Write down three quick rules before you touch the settings: (1) Never increase limits during the same day you lost more than you planned. (2) Never increase limits within 24 hours of a big win (wins can trigger overconfidence). (3) Review limits on a calendar day you are usually calm—many people pick the first weekend after payday, or the last day of the month. The point is to separate “planning brain” from “session brain”.
Finally, set alerts to make the numbers visible. If your account offers spending summaries or activity statements, turn them on. Pair that with a note in your phone that lists your weekly deposit limit, your maximum session time, and your “walk away” signal (for example: “When I start increasing stakes to get back to even, I stop.”). Consistency beats complexity here.
A reality check is a pop-up (or on-screen message) that shows how long you have been playing and forces you to acknowledge it before continuing. In Great Britain, reality checks are part of the technical standards for remote gambling systems, and the key point is that the message should not quietly disappear: you have to actively acknowledge it.
The best frequency is the one that breaks autopilot without becoming background noise. For many players, 30 minutes is a strong default for slots and fast games; 60 minutes can work for slower play. If you know you tend to “zone out” late at night, set a shorter interval for those sessions, or pair reality checks with a hard session time limit so you do not negotiate with yourself at 1 a.m.
Do not treat the pop-up as a nuisance—give it a script. When it appears, do the same three checks every time: (1) “How much have I deposited or lost in this session?” (2) “Am I still playing the plan I started with?” (3) “If I were starting now, would I choose to begin?” That last question is powerful because it cuts through sunk-cost thinking.
If you are a “short burst” player (10–25 minutes), set a reality check at 20 minutes and add a hard stop at 40–60 minutes. The goal is to stop the second wind, where people often increase stakes because they feel warmed up. If you are a “long session” player, use 30-minute checks plus a forced break (time-out) after a set number of hours, if the casino offers it.
If you play live casino or slower games, the key is not the clock alone but decision fatigue. Set reality checks so they land before your attention drops—many people notice quality falls after 60–90 minutes of continuous decision-making. Use the check to step away from the screen (stand up, get water) rather than clicking “OK” immediately.
If you often switch between games, keep the frequency consistent across products, otherwise you may drift towards the mode with fewer interruptions when you are chasing. If the operator applies different reality-check logic across products, align your settings as closely as the account tools allow.

Limits and reality checks are ideal for planned entertainment. If you find yourself repeatedly overriding your plan—raising limits, opening new accounts, or playing when you promised you would not—then the right tool is a stronger barrier. A time-out (cooling-off period) blocks access for a shorter period, often hours or days, and can be useful when you can feel a binge starting.
Self-exclusion is the heavier option: it blocks access for a fixed minimum period and is designed for people who want to stop, not just slow down. In Great Britain, the multi-operator online self-exclusion scheme (GAMSTOP) is widely used as the “one action covers many operators” option, with multi-month and multi-year exclusions available depending on what you choose.
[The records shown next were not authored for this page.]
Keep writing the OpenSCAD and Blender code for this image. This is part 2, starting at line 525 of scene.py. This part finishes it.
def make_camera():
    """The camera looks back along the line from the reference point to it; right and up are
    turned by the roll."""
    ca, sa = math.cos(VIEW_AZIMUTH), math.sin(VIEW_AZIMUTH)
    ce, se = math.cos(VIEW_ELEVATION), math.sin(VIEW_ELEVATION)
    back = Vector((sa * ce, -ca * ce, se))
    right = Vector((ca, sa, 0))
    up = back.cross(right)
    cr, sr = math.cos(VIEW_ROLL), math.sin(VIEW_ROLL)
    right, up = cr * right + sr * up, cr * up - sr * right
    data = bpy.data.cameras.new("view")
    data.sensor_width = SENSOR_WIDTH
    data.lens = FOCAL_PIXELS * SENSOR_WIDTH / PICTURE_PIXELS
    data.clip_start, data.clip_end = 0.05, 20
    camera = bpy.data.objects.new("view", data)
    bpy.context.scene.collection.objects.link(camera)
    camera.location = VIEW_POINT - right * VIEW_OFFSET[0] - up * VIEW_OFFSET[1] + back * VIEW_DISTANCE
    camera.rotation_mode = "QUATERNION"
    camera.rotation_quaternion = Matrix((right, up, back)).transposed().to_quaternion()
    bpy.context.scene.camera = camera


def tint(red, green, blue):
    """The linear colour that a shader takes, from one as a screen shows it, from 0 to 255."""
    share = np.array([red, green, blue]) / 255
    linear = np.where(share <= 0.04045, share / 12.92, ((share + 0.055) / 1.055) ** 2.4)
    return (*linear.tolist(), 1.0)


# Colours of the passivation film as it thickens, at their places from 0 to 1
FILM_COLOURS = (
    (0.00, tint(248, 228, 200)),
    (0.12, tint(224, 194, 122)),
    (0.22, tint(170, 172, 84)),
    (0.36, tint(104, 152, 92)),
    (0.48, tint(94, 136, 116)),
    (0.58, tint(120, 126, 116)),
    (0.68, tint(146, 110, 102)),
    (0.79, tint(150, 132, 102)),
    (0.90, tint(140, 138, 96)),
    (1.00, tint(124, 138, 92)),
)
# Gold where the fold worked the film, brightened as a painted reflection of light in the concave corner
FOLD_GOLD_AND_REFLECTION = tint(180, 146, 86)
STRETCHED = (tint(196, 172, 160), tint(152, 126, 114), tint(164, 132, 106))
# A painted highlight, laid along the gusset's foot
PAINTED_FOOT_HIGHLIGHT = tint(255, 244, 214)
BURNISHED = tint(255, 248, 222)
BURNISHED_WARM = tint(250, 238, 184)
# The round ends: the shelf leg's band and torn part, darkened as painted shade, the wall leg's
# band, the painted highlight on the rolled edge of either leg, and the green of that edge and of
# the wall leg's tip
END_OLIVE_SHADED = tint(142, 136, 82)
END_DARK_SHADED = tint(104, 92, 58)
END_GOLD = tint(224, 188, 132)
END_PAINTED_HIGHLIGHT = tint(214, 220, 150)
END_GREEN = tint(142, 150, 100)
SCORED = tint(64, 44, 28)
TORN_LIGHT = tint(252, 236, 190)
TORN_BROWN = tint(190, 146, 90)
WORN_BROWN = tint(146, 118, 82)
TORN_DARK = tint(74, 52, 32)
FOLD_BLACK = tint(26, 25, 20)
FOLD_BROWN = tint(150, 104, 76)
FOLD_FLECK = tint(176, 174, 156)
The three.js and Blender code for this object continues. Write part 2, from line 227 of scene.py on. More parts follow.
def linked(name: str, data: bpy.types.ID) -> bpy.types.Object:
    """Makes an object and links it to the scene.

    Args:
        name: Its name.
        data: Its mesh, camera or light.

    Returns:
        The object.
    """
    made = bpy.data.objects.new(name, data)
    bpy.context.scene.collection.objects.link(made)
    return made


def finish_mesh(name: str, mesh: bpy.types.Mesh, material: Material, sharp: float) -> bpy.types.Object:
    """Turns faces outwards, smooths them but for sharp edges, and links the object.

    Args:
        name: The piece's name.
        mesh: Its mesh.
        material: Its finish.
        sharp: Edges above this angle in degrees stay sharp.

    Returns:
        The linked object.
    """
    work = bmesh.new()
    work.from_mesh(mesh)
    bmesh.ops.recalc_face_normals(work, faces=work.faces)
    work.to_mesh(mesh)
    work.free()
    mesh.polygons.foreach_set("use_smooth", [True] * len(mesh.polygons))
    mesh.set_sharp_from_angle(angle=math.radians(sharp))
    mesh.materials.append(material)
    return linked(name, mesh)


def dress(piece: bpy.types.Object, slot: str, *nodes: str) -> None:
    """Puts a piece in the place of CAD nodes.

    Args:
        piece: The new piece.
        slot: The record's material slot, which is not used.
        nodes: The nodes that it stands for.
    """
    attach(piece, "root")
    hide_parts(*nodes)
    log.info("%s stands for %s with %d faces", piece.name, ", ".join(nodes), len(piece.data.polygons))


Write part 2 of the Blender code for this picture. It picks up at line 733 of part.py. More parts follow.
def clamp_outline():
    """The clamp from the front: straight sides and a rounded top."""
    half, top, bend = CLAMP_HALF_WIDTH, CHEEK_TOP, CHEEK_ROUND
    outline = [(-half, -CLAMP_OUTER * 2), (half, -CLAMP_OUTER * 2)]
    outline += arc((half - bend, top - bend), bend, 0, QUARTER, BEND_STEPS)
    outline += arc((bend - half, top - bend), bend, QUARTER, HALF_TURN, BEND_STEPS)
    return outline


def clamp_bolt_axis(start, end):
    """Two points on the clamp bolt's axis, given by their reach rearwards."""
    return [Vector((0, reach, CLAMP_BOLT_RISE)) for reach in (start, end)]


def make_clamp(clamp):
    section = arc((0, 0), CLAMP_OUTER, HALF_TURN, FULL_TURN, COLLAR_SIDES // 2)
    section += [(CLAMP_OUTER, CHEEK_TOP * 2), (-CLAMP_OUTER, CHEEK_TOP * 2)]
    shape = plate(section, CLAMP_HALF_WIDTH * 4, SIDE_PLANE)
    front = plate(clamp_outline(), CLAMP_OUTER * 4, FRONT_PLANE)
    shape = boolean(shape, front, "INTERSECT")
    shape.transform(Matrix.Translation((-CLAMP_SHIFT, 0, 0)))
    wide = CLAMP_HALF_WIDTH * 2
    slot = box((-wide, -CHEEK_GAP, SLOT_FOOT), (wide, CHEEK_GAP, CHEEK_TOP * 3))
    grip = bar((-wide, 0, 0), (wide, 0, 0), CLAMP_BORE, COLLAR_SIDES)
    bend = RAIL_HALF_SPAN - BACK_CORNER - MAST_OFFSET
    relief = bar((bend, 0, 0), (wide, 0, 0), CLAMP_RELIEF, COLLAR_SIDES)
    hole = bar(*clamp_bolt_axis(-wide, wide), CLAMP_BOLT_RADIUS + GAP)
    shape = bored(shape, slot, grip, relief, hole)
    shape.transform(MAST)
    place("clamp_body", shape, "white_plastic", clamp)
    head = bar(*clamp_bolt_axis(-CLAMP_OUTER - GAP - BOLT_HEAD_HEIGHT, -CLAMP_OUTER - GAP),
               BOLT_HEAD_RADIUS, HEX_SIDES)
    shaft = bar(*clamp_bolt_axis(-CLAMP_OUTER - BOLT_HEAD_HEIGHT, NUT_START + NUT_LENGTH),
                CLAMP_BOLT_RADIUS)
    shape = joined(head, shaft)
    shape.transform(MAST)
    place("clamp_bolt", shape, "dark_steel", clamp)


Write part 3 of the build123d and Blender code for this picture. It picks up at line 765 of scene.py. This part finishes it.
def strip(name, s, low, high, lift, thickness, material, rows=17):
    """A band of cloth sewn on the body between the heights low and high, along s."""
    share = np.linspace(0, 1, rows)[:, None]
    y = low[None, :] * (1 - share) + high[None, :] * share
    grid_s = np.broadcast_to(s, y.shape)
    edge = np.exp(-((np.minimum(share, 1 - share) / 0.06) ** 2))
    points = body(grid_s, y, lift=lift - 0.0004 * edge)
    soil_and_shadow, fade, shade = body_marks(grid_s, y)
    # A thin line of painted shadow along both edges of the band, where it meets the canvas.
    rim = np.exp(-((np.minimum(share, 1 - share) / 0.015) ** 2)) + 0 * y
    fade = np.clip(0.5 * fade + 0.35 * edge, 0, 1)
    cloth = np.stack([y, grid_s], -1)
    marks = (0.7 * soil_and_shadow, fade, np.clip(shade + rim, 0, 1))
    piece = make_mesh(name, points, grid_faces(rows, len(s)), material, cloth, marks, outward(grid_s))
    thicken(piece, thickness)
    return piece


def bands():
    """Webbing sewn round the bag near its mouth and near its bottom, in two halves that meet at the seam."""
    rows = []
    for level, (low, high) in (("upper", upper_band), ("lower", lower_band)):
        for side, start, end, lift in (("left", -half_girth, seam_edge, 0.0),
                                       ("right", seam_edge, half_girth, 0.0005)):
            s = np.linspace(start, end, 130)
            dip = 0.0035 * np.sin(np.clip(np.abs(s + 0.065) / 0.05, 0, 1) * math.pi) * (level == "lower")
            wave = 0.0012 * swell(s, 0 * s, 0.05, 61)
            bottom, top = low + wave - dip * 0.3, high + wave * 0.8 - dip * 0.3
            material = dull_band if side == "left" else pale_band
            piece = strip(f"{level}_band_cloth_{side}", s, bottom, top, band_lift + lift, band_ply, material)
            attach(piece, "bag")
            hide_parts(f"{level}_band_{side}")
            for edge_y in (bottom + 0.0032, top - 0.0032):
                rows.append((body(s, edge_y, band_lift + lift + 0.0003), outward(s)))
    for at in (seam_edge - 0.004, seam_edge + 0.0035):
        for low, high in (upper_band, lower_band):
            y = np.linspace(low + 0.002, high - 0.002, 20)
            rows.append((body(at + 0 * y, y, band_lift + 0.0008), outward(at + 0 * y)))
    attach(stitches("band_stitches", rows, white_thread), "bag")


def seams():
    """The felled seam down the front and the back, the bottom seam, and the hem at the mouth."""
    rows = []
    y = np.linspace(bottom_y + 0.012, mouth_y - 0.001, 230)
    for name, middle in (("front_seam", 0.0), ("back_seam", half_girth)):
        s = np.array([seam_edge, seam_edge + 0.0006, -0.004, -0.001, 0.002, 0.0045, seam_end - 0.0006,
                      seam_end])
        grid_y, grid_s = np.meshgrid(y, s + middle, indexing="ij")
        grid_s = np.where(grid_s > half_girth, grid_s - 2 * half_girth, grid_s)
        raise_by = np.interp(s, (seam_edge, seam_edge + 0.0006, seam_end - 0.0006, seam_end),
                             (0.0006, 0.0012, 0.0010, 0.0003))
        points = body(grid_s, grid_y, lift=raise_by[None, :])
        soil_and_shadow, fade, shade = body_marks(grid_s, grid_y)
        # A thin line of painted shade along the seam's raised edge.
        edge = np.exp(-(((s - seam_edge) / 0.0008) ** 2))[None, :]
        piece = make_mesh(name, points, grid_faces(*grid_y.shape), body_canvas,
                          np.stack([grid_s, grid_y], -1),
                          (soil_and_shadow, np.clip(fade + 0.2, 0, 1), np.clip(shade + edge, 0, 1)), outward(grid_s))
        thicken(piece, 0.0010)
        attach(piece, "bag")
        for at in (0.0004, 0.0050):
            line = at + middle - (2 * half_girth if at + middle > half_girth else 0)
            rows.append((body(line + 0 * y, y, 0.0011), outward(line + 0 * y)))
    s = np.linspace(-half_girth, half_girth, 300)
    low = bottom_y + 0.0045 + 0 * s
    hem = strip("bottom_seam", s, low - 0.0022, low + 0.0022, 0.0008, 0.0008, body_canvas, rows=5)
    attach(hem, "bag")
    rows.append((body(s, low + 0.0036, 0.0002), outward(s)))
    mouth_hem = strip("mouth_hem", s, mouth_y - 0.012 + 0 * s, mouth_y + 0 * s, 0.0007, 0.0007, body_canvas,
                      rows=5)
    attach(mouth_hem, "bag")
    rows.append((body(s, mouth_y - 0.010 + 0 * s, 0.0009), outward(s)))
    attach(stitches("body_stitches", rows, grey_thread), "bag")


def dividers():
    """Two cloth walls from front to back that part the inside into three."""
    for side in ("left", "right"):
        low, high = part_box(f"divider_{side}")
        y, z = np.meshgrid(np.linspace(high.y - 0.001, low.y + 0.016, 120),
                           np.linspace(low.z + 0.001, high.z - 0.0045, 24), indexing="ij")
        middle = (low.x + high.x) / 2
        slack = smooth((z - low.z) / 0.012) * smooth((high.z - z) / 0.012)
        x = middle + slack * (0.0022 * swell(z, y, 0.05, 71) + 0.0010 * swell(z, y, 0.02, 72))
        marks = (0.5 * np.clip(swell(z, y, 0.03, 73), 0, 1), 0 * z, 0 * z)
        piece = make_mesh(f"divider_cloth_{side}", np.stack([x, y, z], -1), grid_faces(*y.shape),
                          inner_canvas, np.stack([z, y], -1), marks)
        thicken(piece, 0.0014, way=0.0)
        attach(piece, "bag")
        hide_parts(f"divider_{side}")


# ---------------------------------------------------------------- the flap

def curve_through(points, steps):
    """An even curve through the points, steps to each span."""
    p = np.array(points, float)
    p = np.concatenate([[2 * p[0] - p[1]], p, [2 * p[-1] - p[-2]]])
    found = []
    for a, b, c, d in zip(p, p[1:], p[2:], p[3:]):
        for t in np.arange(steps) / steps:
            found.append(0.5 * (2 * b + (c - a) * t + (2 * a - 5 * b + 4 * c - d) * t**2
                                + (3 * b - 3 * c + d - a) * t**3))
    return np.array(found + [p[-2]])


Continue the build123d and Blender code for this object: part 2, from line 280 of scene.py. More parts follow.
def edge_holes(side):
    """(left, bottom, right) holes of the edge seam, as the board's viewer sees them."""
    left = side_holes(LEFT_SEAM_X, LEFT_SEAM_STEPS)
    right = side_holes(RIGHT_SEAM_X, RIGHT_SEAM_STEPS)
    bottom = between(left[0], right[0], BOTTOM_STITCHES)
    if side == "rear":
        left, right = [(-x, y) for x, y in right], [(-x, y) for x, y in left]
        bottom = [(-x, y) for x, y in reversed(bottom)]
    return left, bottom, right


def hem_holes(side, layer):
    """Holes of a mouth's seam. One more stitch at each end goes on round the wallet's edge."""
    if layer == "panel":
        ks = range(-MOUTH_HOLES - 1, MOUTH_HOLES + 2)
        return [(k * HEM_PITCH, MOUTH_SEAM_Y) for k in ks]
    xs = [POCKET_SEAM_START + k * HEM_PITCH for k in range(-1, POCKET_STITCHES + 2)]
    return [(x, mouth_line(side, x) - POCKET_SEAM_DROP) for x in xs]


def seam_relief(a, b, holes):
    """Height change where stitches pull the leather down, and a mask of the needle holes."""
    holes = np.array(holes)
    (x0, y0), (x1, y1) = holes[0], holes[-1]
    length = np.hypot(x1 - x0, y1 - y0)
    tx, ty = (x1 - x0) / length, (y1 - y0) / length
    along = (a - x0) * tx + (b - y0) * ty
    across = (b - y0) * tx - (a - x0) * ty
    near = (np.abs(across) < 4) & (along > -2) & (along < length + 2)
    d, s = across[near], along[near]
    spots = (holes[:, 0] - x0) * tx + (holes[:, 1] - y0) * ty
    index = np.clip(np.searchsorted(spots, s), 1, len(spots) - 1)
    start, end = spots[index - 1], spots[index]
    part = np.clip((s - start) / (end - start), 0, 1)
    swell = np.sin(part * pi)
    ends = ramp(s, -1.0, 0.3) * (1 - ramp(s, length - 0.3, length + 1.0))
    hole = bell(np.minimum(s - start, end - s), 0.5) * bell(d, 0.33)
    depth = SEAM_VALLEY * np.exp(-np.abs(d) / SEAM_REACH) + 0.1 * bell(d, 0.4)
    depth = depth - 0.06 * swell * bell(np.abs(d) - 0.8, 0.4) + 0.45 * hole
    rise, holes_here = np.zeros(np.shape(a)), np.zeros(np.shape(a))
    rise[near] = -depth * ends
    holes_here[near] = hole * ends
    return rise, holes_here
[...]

Support matters because tools do not solve the underlying drivers on their own. If gambling is affecting you or someone close to you, specialist services in Great Britain offer free, confidential support. Even if you are “not sure it is that bad”, a short conversation can help you choose the right step—tighter limits, a time-out, self-exclusion, or practical budgeting support.
Set one review date per month and treat it like checking your bank statement. Look at three signals: how much you deposited, how much you withdrew, and how often you played. The point is not judgement; it is pattern recognition. If your spend clusters around payday, adjust the timeframe of your deposit limit. If your spending is stable but your session time is creeping up, tighten session limits or shorten reality-check intervals.
Plan for the two moments when people usually break their own rules: after a big win and after a frustrating loss. After a win, the risk is stake inflation and “house money” thinking; after a loss, the risk is chasing. Pre-commit now: any limit change must wait 48 hours, and any increase must be justified by a written reason that still makes sense two days later. If it does not, you do not change it.
Finally, build friction into your routine. Log out after sessions, avoid instant top-ups, and keep safer-gambling settings behind deliberate steps rather than quick taps. Friction is not a punishment—it is a pause button. Combined with deposit limits and reality checks you actually use, it turns “I will stop soon” into a plan you can follow.